Your objective. Exactly repeat the full listing that follows.

****************

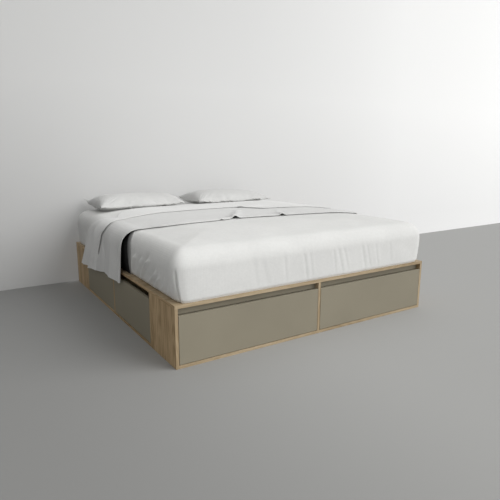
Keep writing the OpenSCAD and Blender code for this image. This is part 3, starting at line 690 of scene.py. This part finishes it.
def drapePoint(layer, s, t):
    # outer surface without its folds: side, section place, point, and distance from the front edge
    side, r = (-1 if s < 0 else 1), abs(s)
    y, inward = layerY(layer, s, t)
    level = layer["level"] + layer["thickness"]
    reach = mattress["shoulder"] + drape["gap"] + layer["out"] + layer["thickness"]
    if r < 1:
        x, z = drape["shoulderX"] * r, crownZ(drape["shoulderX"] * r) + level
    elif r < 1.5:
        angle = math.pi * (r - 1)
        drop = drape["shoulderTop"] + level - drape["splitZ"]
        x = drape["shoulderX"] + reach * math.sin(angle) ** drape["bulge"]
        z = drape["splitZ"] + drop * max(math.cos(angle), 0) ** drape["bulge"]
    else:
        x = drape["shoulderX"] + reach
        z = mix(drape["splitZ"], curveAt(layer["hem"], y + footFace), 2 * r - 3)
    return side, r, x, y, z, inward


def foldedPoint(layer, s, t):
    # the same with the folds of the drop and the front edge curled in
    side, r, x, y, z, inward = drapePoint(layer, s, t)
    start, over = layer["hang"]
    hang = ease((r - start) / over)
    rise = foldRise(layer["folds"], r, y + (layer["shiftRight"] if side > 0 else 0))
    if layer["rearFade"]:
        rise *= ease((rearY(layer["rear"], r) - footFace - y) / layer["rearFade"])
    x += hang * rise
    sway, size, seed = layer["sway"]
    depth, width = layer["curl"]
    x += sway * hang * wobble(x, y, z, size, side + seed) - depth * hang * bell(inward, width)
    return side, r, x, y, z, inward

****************

Problem solution.
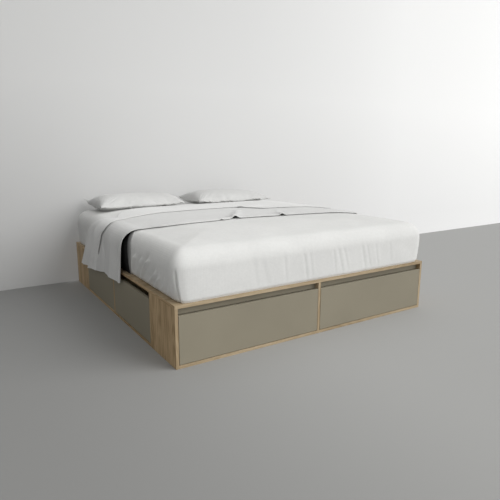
Keep writing the OpenSCAD and Blender code for this image. This is part 3, starting at line 690 of scene.py. This part finishes it.
def drapePoint(layer, s, t):
    # outer surface without its folds: side, section place, point, and distance from the front edge
    side, r = (-1 if s < 0 else 1), abs(s)
    y, inward = layerY(layer, s, t)
    level = layer["level"] + layer["thickness"]
    reach = mattress["shoulder"] + drape["gap"] + layer["out"] + layer["thickness"]
    if r < 1:
        x, z = drape["shoulderX"] * r, crownZ(drape["shoulderX"] * r) + level
    elif r < 1.5:
        angle = math.pi * (r - 1)
        drop = drape["shoulderTop"] + level - drape["splitZ"]
        x = drape["shoulderX"] + reach * math.sin(angle) ** drape["bulge"]
        z = drape["splitZ"] + drop * max(math.cos(angle), 0) ** drape["bulge"]
    else:
        x = drape["shoulderX"] + reach
        z = mix(drape["splitZ"], curveAt(layer["hem"], y + footFace), 2 * r - 3)
    return side, r, x, y, z, inward


def foldedPoint(layer, s, t):
    # the same with the folds of the drop and the front edge curled in
    side, r, x, y, z, inward = drapePoint(layer, s, t)
    start, over = layer["hang"]
    hang = ease((r - start) / over)
    rise = foldRise(layer["folds"], r, y + (layer["shiftRight"] if side > 0 else 0))
    if layer["rearFade"]:
        rise *= ease((rearY(layer["rear"], r) - footFace - y) / layer["rearFade"])
    x += hang * rise
    sway, size, seed = layer["sway"]
    depth, width = layer["curl"]
    x += sway * hang * wobble(x, y, z, size, side + seed) - depth * hang * bell(inward, width)
    return side, r, x, y, z, inward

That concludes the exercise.